Die Veröffentlichung von Bildnissen in sozialen Netzwerken wie Facebook bewirkt regelmäßig nur eine bestimmte, vom Betroffenen gewünschte Öffentlichkeit. Die Veröffentlichung durch ein Massenmedium setzt sich über diese Begrenztheit hinweg und vermag eine potentielle unbeschränkte raum- und zeitüberwindende Publizität herzustellen. Dem bloßen Umstand, dass die Klägerin ihre Fotos auf Facebook öffentlich gepostet hat, ist aus Sicht eines redlichen Erklärungsempfängers nicht der Erklärungswert zu entnehmen, dass sich die Klägerin auch mit der Verwendung ihrer Fotos in einem anderen Medium einverstanden erklärte. Selbst wenn die Klägerin zu ihrer sexuellen Orientierung steht, kann daraus nicht der Schluss gezogen werden, dass sie auch mit der Verwendung ihrer Fotos in einem anderen Medium, noch dazu in teilweise manipulierter Form und mit Kommentaren über ihre sexuellen Präferenzen, einverstanden ist.

Mit der Veröffentlichung von Bildnissen in sozialen Netzwerken nimmt der Nutzer zwar in Kauf, dass die betreffenden Inhalte – je nach über die Privatsphäre-Einstellungen selbst modifizierbarer Reichweite der Einwilligung – einer größeren Personenzahl aus dem Kreis der Nutzer der Plattform zugänglich sind. Darüber hinaus wird der Nutzer auch mit einer Verwendung im Rahmen von Vorschaubildanzeigen auf Suchmaschinen und ähnlichem rechnen, soweit dagegen keine technischen Vorkehrungen getroffen werden. Keinesfalls muss der Betroffene aber mit der Weiterverbreitung des Bildnisses auf anderen Medien rechnen.
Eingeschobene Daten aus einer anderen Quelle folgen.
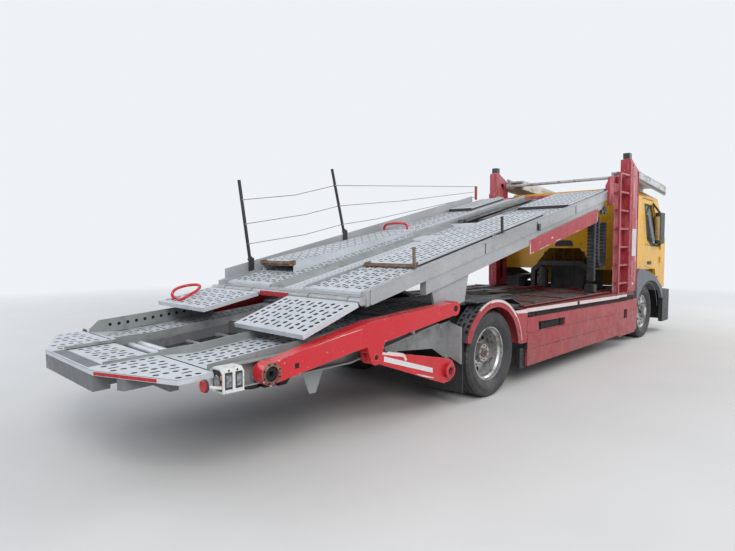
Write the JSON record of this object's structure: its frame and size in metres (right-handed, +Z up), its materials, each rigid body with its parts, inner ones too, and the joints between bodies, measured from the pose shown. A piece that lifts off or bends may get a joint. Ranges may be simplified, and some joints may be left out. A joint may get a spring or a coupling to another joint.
{
  "type": "car transporter truck",
  "caption": "Car transporter truck with a tilting upper deck on half-scissor lift arms, a lower deck, tail deck, loading ramps and a day cab.",
  "frame": {"origin": "on the ground under the middle of the truck's box", "axes": "+X forward along the truck, +Y to its left, +Z up"},
  "size_m": [10.2, 2.584, 3.06],
  "materials": {
    "red_frame": "satin",
    "red_paint": "gloss",
    "yellow_paint": "gloss",
    "galvanised": "matte",
    "dark_track": "matte",
    "weathered_grey": "matte",
    "dark_metal": "matte",
    "tank_alloy": "satin",
    "cab_glass": "gloss",
    "black_plastic": "matte",
    "grey_plastic": "matte",
    "black_paint": "satin",
    "black_rubber": "matte",
    "white_lamp": "gloss",
    "chrome_rod": "gloss",
    "wheel_alloy": "satin",
    "tyre_rubber": "matte"
  },
  "bodies": {
    "chassis": {"chassis_frame": "red_frame", "front_axle": "dark_metal", "rear_axle": "dark_metal", "suspension_springs": "dark_metal", "engine_block": "dark_metal", "tanks": "tank_alloy", "cab_body": "yellow_paint", "windscreen": "cab_glass", "front_bumper": "black_plastic", "cab_arches": "grey_plastic", "cab_interior": "black_plastic", "cab_mount": "black_paint", "side_skirts": "red_paint", "rear_fenders": "red_paint", "guard_plates": "galvanised", "mudflaps": "black_rubber", "lower_deck_frame": "red_frame", "lower_deck_tracks": "dark_track", "tail_plates": "galvanised", "tail_frame": "galvanised", "side_rails": "galvanised", "rear_lamps": "white_lamp", "tow_coupling": "black_paint", "masts": "red_paint", "lift_barrels": "dark_metal"},
    "carriage": {"mast_carriage": "red_paint"},
    "upper_deck": {"upper_deck_frame": "galvanised", "upper_deck_tracks": "galvanised", "deck_overlays": "galvanised", "deck_valances": "red_paint"},
    "ramp_right": {"ramp_right": "galvanised"},
    "ramp_left": {"ramp_left": "galvanised"},
    "long_arms": {"long_arms": "red_paint"},
    "short_arms": {"short_arms": "red_paint"},
    "lift_rods": {"lift_rods": "chrome_rod"},
    "over_cab_deck": {"over_cab_tracks": "weathered_grey"},
    "door_left": {"door_left": "yellow_paint", "door_glass_left": "cab_glass", "mirror_left": "black_plastic"},
    "door_right": {"door_right": "yellow_paint", "door_glass_right": "cab_glass", "mirror_right": "black_plastic"},
    "knuckle_left": {"knuckle_left": "dark_metal"},
    "knuckle_right": {"knuckle_right": "dark_metal"},
    "wheel_front_left": {"rim_front_left": "wheel_alloy", "tyre_front_left": "tyre_rubber"},
    "wheel_front_right": {"rim_front_right": "wheel_alloy", "tyre_front_right": "tyre_rubber"},
    "wheels_rear_left": {"rims_rear_left": "wheel_alloy", "tyres_rear_left": "tyre_rubber"},
    "wheels_rear_right": {"rims_rear_right": "wheel_alloy", "tyres_rear_right": "tyre_rubber"}
  },
  "joints": [
    {"name": "deck_tilt", "type": "hinge", "parent": "carriage", "child": "upper_deck", "pos_m": [2.36, 0, 2.42], "axis": [0, 1, 0], "range_deg": [0, 12.95]},
    {"name": "carriage_lift", "type": "slide", "parent": "chassis", "child": "carriage", "axis": [0, 0, 1], "range_m": [0, 0.1601]},
    {"name": "short_arm_swing", "type": "hinge", "parent": "chassis", "child": "short_arms", "pos_m": [-2.2, 0, 0.415], "axis": [0, 1, 0], "range_deg": [0, 41.25]},
    {"name": "long_arm_knee", "type": "hinge", "parent": "short_arms", "child": "long_arms", "pos_m": [-3.23, 0, 0.7], "axis": [0, 1, 0], "range_deg": [-77.7, 0]},
    {"name": "lift_rod_slide", "type": "slide", "parent": "chassis", "child": "lift_rods", "axis": [1, 0, 0], "range_m": [0, 0.1428]},
    {"name": "ramp_right_hinge", "type": "hinge", "parent": "upper_deck", "child": "ramp_right", "pos_m": [-3.285, -0.6875, 1.14], "axis": [0, 1, 0], "range_deg": [0, 95]},
    {"name": "ramp_left_hinge", "type": "hinge", "parent": "upper_deck", "child": "ramp_left", "pos_m": [-3.285, 0.6875, 1.14], "axis": [0, 1, 0], "range_deg": [0, 95]},
    {"name": "over_cab_tilt", "type": "hinge", "parent": "chassis", "child": "over_cab_deck", "pos_m": [2.945, 0, 2.735], "axis": [0, -1, 0], "range_deg": [0, 10]},
    {"name": "door_left_hinge", "type": "hinge", "parent": "chassis", "child": "door_left", "pos_m": [4.526, 1.1863, 1.7], "axis": [0, 0, -1], "range_deg": [0, 70]},
    {"name": "door_right_hinge", "type": "hinge", "parent": "chassis", "child": "door_right", "pos_m": [4.526, -1.1863, 1.7], "axis": [0, 0, 1], "range_deg": [0, 70]},
    {"name": "steer_left", "type": "hinge", "parent": "chassis", "child": "knuckle_left", "pos_m": [3.7, 0.83, 0.455], "axis": [0, 0, 1], "range_deg": [-38, 38]},
    {"name": "steer_right", "type": "hinge", "parent": "chassis", "child": "knuckle_right", "pos_m": [3.7, -0.83, 0.455], "axis": [0, 0, 1], "range_deg": [-38, 38]},
    {"name": "wheel_front_left_spin", "type": "hinge", "parent": "knuckle_left", "child": "wheel_front_left", "pos_m": [3.7, 1.03, 0.455], "axis": [0, 1, 0], "continuous": true},
    {"name": "wheel_front_right_spin", "type": "hinge", "parent": "knuckle_right", "child": "wheel_front_right", "pos_m": [3.7, -1.03, 0.455], "axis": [0, 1, 0], "continuous": true},
    {"name": "wheels_rear_left_spin", "type": "hinge", "parent": "chassis", "child": "wheels_rear_left", "pos_m": [-1.4, 1.07, 0.455], "axis": [0, 1, 0], "continuous": true},
    {"name": "wheels_rear_right_spin", "type": "hinge", "parent": "chassis", "child": "wheels_rear_right", "pos_m": [-1.4, -1.07, 0.455], "axis": [0, 1, 0], "continuous": true}
  ],
  "couplings": [
    {"joint": "carriage_lift", "follows": "deck_tilt", "m_per_rad": 0.7079},
    {"joint": "short_arm_swing", "follows": "deck_tilt", "ratio": 3.1814},
    {"joint": "long_arm_knee", "follows": "deck_tilt", "ratio": -5.995},
    {"joint": "lift_rod_slide", "follows": "deck_tilt", "m_per_rad": 0.63039},
    {"joint": "steer_right", "follows": "steer_left", "ratio": 1}
  ]
}
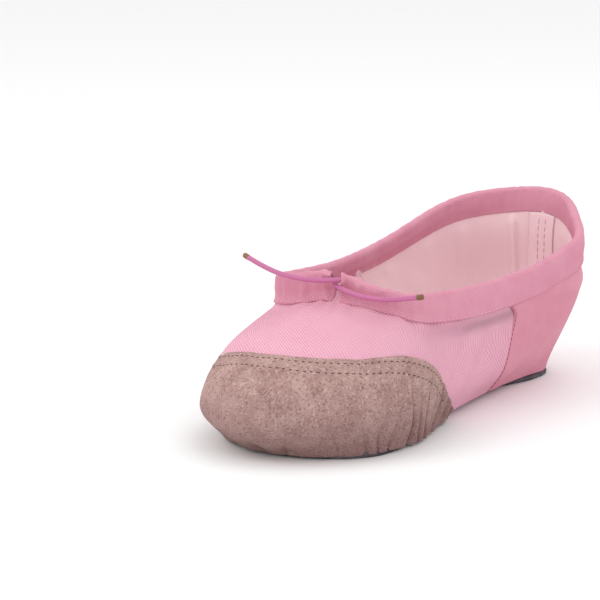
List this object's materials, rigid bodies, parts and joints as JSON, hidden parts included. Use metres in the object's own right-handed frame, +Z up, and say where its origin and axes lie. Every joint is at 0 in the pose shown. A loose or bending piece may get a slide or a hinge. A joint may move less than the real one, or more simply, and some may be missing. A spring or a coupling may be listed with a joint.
{
  "type": "ballet slipper",
  "caption": "Soft split-sole ballet slipper with a suede toe patch and an elastic drawstring in the folded topline.",
  "frame": {"origin": "on the ground under the middle of the slipper's bounding box", "axes": "+Z up, -Y towards the toe, +Y towards the heel, +X to the right when the slipper is seen from the toe"},
  "size_m": [0.0865, 0.206, 0.0724],
  "materials": {
    "vamp_canvas": "coarse plain-weave cotton canvas, matt",
    "quarter_cotton": "close-woven cotton, matt",
    "binding_cotton": "folded cotton tape, matt",
    "lining_cotton": "thin plain cotton, matt",
    "suede": "napped split suede",
    "sole_leather": "dark chrome-tanned leather, matt",
    "foam": "thin felted foam under a cloth cover",
    "elastic_cord": "braided elastic cord, slight sheen",
    "sealed_tip": "melted cord end",
    "dark_thread": "twisted sewing thread",
    "pink_thread": "twisted sewing thread"
  },
  "bodies": {
    "slipper": {"front_outsole": "sole_leather", "heel_outsole": "sole_leather", "front_outsole_stitches": "dark_thread", "heel_outsole_stitches": "dark_thread", "base_canvas": "quarter_cotton", "insole_foam": "foam", "insole_cover": "lining_cotton", "vamp_canvas": "vamp_canvas", "vamp_lining": "lining_cotton", "quarter_canvas_left": "quarter_cotton", "quarter_canvas_right": "quarter_cotton", "quarter_lining_left": "lining_cotton", "quarter_lining_right": "lining_cotton", "back_seam_tape": "lining_cotton", "back_seam_stitches": "pink_thread", "toe_patch": "suede", "toe_patch_upper_stitches": "dark_thread", "toe_patch_lower_stitches": "dark_thread", "topline_binding": "binding_cotton", "binding_stitches": "pink_thread", "side_seam_stitches_left": "pink_thread", "side_seam_stitches_right": "pink_thread", "drawstring_loop": "elastic_cord"},
    "left_tail": {"drawstring_tail_left": "elastic_cord", "cord_tip_left": "sealed_tip"},
    "right_tail": {"drawstring_tail_right": "elastic_cord", "cord_tip_right": "sealed_tip"}
  },
  "joints": [
    {"name": "left_tail_swing", "type": "hinge", "parent": "slipper", "child": "left_tail", "pos_m": [0.0049, -0.0451, 0.0576], "axis": [0, 0, 1], "range_deg": [0, 22]},
    {"name": "right_tail_swing", "type": "hinge", "parent": "slipper", "child": "right_tail", "pos_m": [0.0015, -0.0448, 0.0552], "axis": [0, 0, -1], "range_deg": [0, 35]}
  ]
}
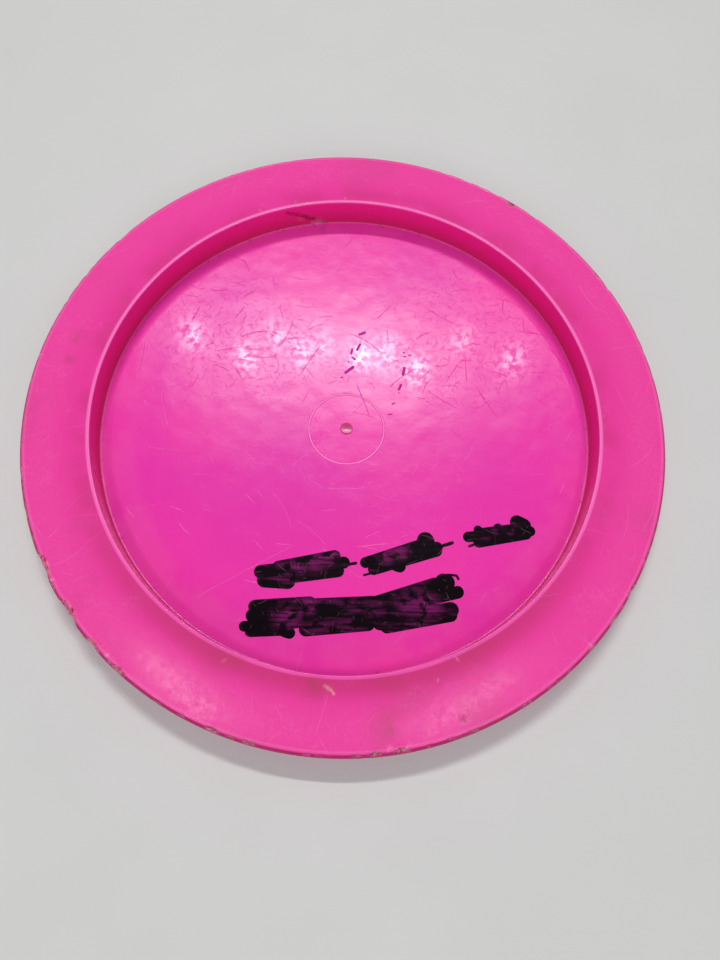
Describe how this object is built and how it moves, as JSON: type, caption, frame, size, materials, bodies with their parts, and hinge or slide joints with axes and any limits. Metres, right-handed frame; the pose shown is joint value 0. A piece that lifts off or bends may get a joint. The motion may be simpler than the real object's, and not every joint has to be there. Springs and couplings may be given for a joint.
{
  "type": "flying disc",
  "caption": "Golf flying disc with a thin domed plate and a wide solid rim that narrows to a blunt nose, lying with its hollow upwards, with marker ink on the plate.",
  "frame": {"origin": "on the spin axis, at the middle of the crown, the lowest point of the disc as it lies upside down", "axes": "+Z along the spin axis, out of the open underside; +X and +Y lie in the plane of the disc, with the marker ink on the -Y side"},
  "size_m": [0.211, 0.211, 0.0154],
  "materials": {
    "disc_plastic": "satin moulded plastic, used, with scuffs and fine scratches",
    "marker_ink": "dried permanent marker, streaky, purple where thin",
    "worn_ink": "worn remains of marker ink"
  },
  "bodies": {
    "root": {"disc_moulding": "disc_plastic", "marker_blot_left": "marker_ink", "marker_blot_middle": "marker_ink", "marker_blot_right": "marker_ink", "marker_blot_lower": "marker_ink", "worn_ink_specks": "worn_ink"}
  },
  "joints": []
}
An dieser Beurteilung können auch die Geschäftsbedingungen von Facebook nichts ändern. Dort ist zwar auch davon die Rede, dass eine „nicht-exklusive, übertragbare, unterlizenzierbare, gebührenfreie, weltweite Lizenz für die Nutzung jedweder IP-Inhalte“ an Facebook übertragen wird. Außerdem wird darauf hingewiesen, dass, wenn der Nutzer die Einstellung „öffentlich“ bei der Veröffentlichung von Inhalten verwendet, alle Personen einschließlich solcher, die Facebook nicht nutzen, auf diese Informationen zugreifen, sie verwenden und sie mit dem Namen und Profilbild des Nutzers assoziieren können. Mit der – offenbar an der deutschen, nicht an der österreichischen Rechtslage orientierten – Formulierung wird aber nicht mit der erforderlichen Deutlichkeit zum Ausdruck gebracht, dass damit auch die Zustimmung zur Veröffentlichung geposteter Inhalte in einem anderen Medium erteilt wird. Die Zustimmung im Rahmen der AGB erstreckt sich lediglich auf die Zurschaustellung der Bildnisse in den Ergebnisseiten von Suchmaschinen und ähnlichem. Die Veröffentlichung auf fremden Websites oder im Rahmen anderer Medien ist von dieser Zustimmung nicht gedeckt.